As with any community solar farm, the objective is to increase the availability of clean energy. For this garden, customers of Fresno’s local electricity utility, PG&E, will have the option to subscribe through the company’s CARE program. The CARE program opens up access to the community solar farm, which will allow homeowners to save a little money on their monthly utility bill.

According to Mayor Jerry Dyer, the community solar farm is expected to generate $1 million in savings for eligible participants of PG&E’s CARE program. As part of the program, qualifications including being a low-income homeowner of a one to two-person domicile. Additionally, eligible subscribers in a two-person home will have a total income of less than $35,000. For a four-person household, that number jumps to just under $52,500.

While many community solar programs offer a 10% discount, this program will result in a 20% credit on the subscriber’s monthly bill as part of the Disadvantaged Community Green Tariff program, Arias confirmed. Another benefit provided by the construction of the community solar farm is that it will generate approximately 50 jobs. These will bill created during construction.

Fresno’s mayor noted that all employees will be locals and will undergo proper solar installation training, There has been no confirmation on post-construction jobs and if any of the original 50 will remain on even after the project is completed. However, Arias explains that they will then have the training to remain in the green industry to secure future employment. Considering the growth of the sustainability industry, employment opportunities are relatively abundant in Fresno.

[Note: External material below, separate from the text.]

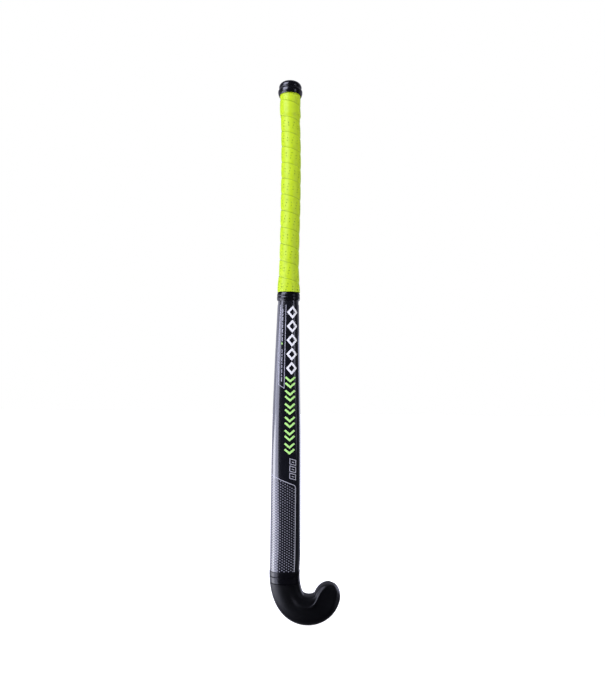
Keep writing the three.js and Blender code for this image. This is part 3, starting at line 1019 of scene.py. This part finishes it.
DASH_MIDDLE = -8.6
DASH_TOP = 531.0
DASH_BOTTOM = 419.0
DASH_LENGTHS = (6.5, 3.2, 7.0, 2.4, 5.2)
DASH_SPACE = 1.7
DASH_BREAK = (469.0, 480.0)
DASH_STROKE = 1.3
FRAME_STROKE = 1.0
FRAME_PATH = ((-3.5, FILM_TOP - 0.6), (-4.1, 401.5), (-14.2, 407.5), (-13.3, FILM_TOP - 0.6))
PANEL_RIGHT = 16.6
BLOCK_TOPS = (286.0, 274.0, 262.0)
BLOCK_LEFT = 6.6
BLOCK_HEIGHT = 8.6
BLOCK_SLANT = 3.0
BLOCK_STROKE = 1.2
BLOCK_BAR = ((3.4, 5.2), (7.4, 7.0))


def print_lines():
    """The open frame beside the marks with its row of dashes, and the slanted blocks below."""
    pale = Print()
    pale.stroke(FRAME_PATH, FRAME_STROKE, step=4)
    height = DASH_TOP
    index = 0
    while height > DASH_BOTTOM:
        length = DASH_LENGTHS[index % len(DASH_LENGTHS)]
        if not DASH_BREAK[0] < height - length / 2 < DASH_BREAK[1]:
            pale.stroke([(DASH_MIDDLE, height), (DASH_MIDDLE, height - length)], DASH_STROKE)
        height -= length + DASH_SPACE
        index += 1
    left, right = BLOCK_LEFT, PANEL_RIGHT
    for top in BLOCK_TOPS:
        bottom = top - BLOCK_HEIGHT
        block = [(left, top), (right, top - BLOCK_SLANT), (right, bottom - BLOCK_SLANT), (left, bottom)]
        pale.stroke(block, BLOCK_STROKE, closed=True)
        pale.stroke([(left + across, top - down) for across, down in BLOCK_BAR], BLOCK_STROKE)
    pale.make("print_pale_lines", INK_GREY)


PANEL_LEFT = -41.0
PANEL_CORNER = 242.5
PANEL_RISE = 0.42
PANEL_BORDER = 1.3
CORNER_RADIUS = 6.0
CORNER_STEPS = 6
CORNER_MIDDLE = (PANEL_RIGHT - CORNER_RADIUS, PANEL_CORNER - CORNER_RADIUS)
DOT_ACROSS = 3.78
DOT_ALONG = 4.53
DOT_TILT = math.radians(35)
DOT_AXES = (1.3, 0.95)
DOT_CLEAR = 2.2


def panel_top(distance):
    """Height of the dotted panel's slanted upper edge."""
    return PANEL_CORNER + PANEL_RISE * (CORNER_MIDDLE[0] - distance)


def print_panel_border():
    border = Print()
    start = math.pi / 2 - math.atan(PANEL_RISE) * 0.5
    turn = arc(CORNER_MIDDLE, (CORNER_RADIUS, CORNER_RADIUS), math.degrees(start), 0, CORNER_STEPS)
    foot = FILM_BOTTOM + 0.8
    path = [(PANEL_LEFT, foot), (PANEL_LEFT, panel_top(PANEL_LEFT))] + turn + [(PANEL_RIGHT, foot)]
    border.stroke(path, PANEL_BORDER, step=3)
    border.make("print_panel_border", INK_GREY)


def past_panel(distance, height):
    """Whether a dot there would touch the panel's upper edge or its rounded corner."""
    if height > panel_top(distance) - DOT_CLEAR:
        return True
    across = distance - CORNER_MIDDLE[0]
    up = height - CORNER_MIDDLE[1]
    return across > 0 and up > 0 and math.hypot(across, up) > CORNER_RADIUS - DOT_CLEAR


def print_dots():
    """Staggered columns of tilted oval dots over the panel."""
    dots = Print()
    angles = np.linspace(0, 2 * math.pi, 12, endpoint=False)
    long_part = DOT_AXES[0] * np.cos(angles)
    short_part = DOT_AXES[1] * np.sin(angles)
    round_x = long_part * math.cos(DOT_TILT) + short_part * math.sin(DOT_TILT)
    round_z = short_part * math.cos(DOT_TILT) - long_part * math.sin(DOT_TILT)
    columns = int((PANEL_RIGHT - PANEL_LEFT - 2 * DOT_CLEAR) / DOT_ACROSS) + 1
    for column in range(columns):
        distance = PANEL_RIGHT - DOT_CLEAR - column * DOT_ACROSS
        height = FILM_BOTTOM + 1.8 + (column % 2) * DOT_ALONG / 2
        while not past_panel(distance, height):
            dots.patch(np.stack([distance + round_x, height + round_z], axis=-1))
            height += DOT_ALONG
    dots.make("print_dots", INK_DOT)


print_marks()
print_lines()
print_panel_border()
print_dots()

make_cap()
make_grip()
make_collar()
make_film()
make_sleeve()
make_ring("ring_above", UPPER_RING_TOP, UPPER_RING_HEIGHT, "upper_ring")
make_ring("ring_below", LOWER_RING_TOP, LOWER_RING_HEIGHT, "lower_ring")
make_overwrap()

# ---- Core, carried over from the CAD model ----

CORE_MATERIALS = {"handle_ply": CANE, "head_ply": MULBERRY, "rubber_spring": RUBBER}

for node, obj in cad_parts.items():
    for prefix, material in CORE_MATERIALS.items():
        if node.startswith(prefix):
            obj.data.materials.clear()
            obj.data.materials.append(material)

# ---- Studio ----


def add_softbox(name, place_mm, size_mm, power, look_at_mm, lean):
    data = bpy.data.lights.new(name, "AREA")
    data.shape = "RECTANGLE"
    data.size, data.size_y = size_mm[0] * MM, size_mm[1] * MM
    data.energy = power
    light = bpy.data.objects.new(name, data)
    bpy.context.scene.collection.objects.link(light)
    start = Vector((np.array(place_mm) + SHIFT) * MM)
    aim = Vector((np.array(look_at_mm) + SHIFT) * MM)
    light.location = start
    light.rotation_mode = "QUATERNION"
    leaning = Quaternion((0, 0, 1), math.radians(lean))
    light.rotation_quaternion = (aim - start).to_track_quat("-Z", "Y") @ leaning
    light.visible_camera = False
    return light


def around(angle, distance, height):
    """A place round the stick; the angle is from the camera's side, positive towards the toe."""
    radians = math.radians(angle)
    return (distance * math.sin(radians), WIDEST_LINE_Y - distance * math.cos(radians), height)


COOL = (0.86, 0.88, 1.13)
NEUTRAL = (0.96, 0.96, 1.02)
WHITE = (1, 1, 1)

# Name, angle, distance, height, width, length, power, height aimed at, lean, colour
SOFTBOXES = (
    ("left_softbox", -58, 1300, -150, 1050, 1900, 15.5, -150, 20, COOL),
    ("left_softbox_core", -76, 1250, -320, 820, 900, 7.5, -320, 15, NEUTRAL),
    ("upper_left_softbox", -48, 1300, 1500, 1050, 1300, 21, 1000, 0, COOL),
    ("left_wall", -104, 1300, -200, 1500, 1900, 9, -200, 0, COOL),
    ("right_fill", 50, 1400, 460, 1500, 2600, 19.5, 460, 0, WHITE),
    ("right_strip", 55, 1400, 380, 130, 900, 0.25, 380, 0, COOL),
    ("upper_right_strip", 47, 1400, 700, 110, 620, 0.5, 640, 0, COOL),
    ("right_wall", 130, 1400, 60, 900, 1000, 4.5, 60, 0, COOL),
    ("overhead", 0, 472, 1900, 1600, 900, 8, 460, 0, COOL),
)
NOT_REFLECTED = ("right_fill", "overhead")


def add_softboxes():
    for name, angle, distance, height, width, length, power, aim_height, lean, colour in SOFTBOXES:
        start = around(angle, distance, height)
        aim = (0, WIDEST_LINE_Y, aim_height)
        softbox = add_softbox(name, start, (width, length), power, aim, lean)
        softbox.data.color = colour
        softbox.visible_glossy = name not in NOT_REFLECTED


add_softboxes()

FLOOR_SIZE = 6.0
FLOOR_STEPS = 24


def add_floor():
    """A pale floor that lights itself evenly and adds no light or shadow to the stick."""
    places = FLOOR_SIZE * (np.arange(FLOOR_STEPS + 1) / FLOOR_STEPS - 0.5)
    vertices = [(x, y, 0.0) for y in places for x in places]
    faces = []
    for row in range(FLOOR_STEPS):
        for column in range(FLOOR_STEPS):
            corner = row * (FLOOR_STEPS + 1) + column
            faces.append((corner, corner + 1, corner + FLOOR_STEPS + 2, corner + FLOOR_STEPS + 1))
    floor = new_object("floor", vertices, faces)
    material, shader = new_material("floor_white")
    colour_by(material, shader, noise(material, 3), (0.93, 0.93, 0.93), (0.96, 0.96, 0.96))
    shader.inputs["Roughness"].default_value = 0.9
    shader.inputs["Emission Color"].default_value = (1, 1, 1, 1)
    shader.inputs["Emission Strength"].default_value = 1.0
    floor.data.materials.append(material)
    floor.visible_diffuse = False
    floor.visible_glossy = False
    floor.visible_shadow = False


add_floor()


def add_world():
    """White to the camera; for light and reflections a grey that brightens behind the stick."""
    world = bpy.data.worlds.new("studio")
    bpy.context.scene.world = world
    world.use_nodes = True
    tree = world.node_tree
    tree.nodes.clear()
    output = tree.nodes.new("ShaderNodeOutputWorld")
    seen = tree.nodes.new("ShaderNodeBackground")
    seen.inputs["Color"].default_value = (1, 1, 1, 1)
    seen.inputs["Strength"].default_value = 1.0
    lit = tree.nodes.new("ShaderNodeBackground")
    coordinates = tree.nodes.new("ShaderNodeTexCoord")
    split = tree.nodes.new("ShaderNodeSeparateXYZ")
    span = tree.nodes.new("ShaderNodeMapRange")
    span.inputs["From Min"].default_value = -0.1
    span.inputs["From Max"].default_value = 0.6
    span.inputs["To Min"].default_value = 0.03
    span.inputs["To Max"].default_value = 0.4
    lit.inputs["Color"].default_value = (0.88, 0.88, 1.1, 1)
    tree.links.new(coordinates.outputs["Generated"], split.inputs["Vector"])
    tree.links.new(split.outputs["Y"], span.inputs["Value"])
    tree.links.new(span.outputs["Result"], lit.inputs["Strength"])
    mix = tree.nodes.new("ShaderNodeMixShader")
    path = tree.nodes.new("ShaderNodeLightPath")
    tree.links.new(path.outputs["Is Camera Ray"], mix.inputs["Fac"])
    tree.links.new(lit.outputs["Background"], mix.inputs[1])
    tree.links.new(seen.outputs["Background"], mix.inputs[2])
    tree.links.new(mix.outputs["Shader"], output.inputs["Surface"])


add_world()
bpy.context.scene.view_settings.view_transform = "Standard"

Solar energy has been spreading across California as part of the state’s sustainability goals. Three years ago, Governor Gerry Brown introduced the state’s goal to become carbon neutral by 2045. Through solar developments, the state grows closer and closer to that goal. Unfortunately, with the growth of an industry will come the occasional hiccup.

According to the California Public Utilities Commission, it is starting to rethink the current net-metering rules and may consider closing the gap between the interests of the solar industry and local utilities. The state’s primary utility companies are looking to add a grid charge for all solar customers. That would increase the cost of being part of the community solar farm, though advocates for the solar industry have suggested additional net-metering benefits and net billing.

To reach Gov. Brown’s 2045 carbon neutrality goal, the California Energy Commission confirmed the state would need to build at least 6-gigawatts of new facilities each year. That’s not just on the solar industry, though the expansion of community solar programs would certainly keep the state on track to achieve the goal. The figure was determined after the commission compiled a report regarding California’s progress in the race to run off of a carbon-free system.

The Fresno Community Solar Developers have yet to set a timeline for construction on the new community solar farm. Upon its completion, though, homeowners, small businesses, and even renters will be able to subscribe to the site and start benefiting from the low-cost, sustainable energy option. As with most community solar programs, there is no risk to the homeowner, and they are able to break the contract at any time with no penalties.

Community solar is a necessary alternative to having to install private solar panels. The costly endeavor requires the individual to have space for a sizable panel and be able to afford construction and maintenance. The new community solar farm in West Fresno is a cost-saving option that comes with many of the same benefits that solar panel owners receive.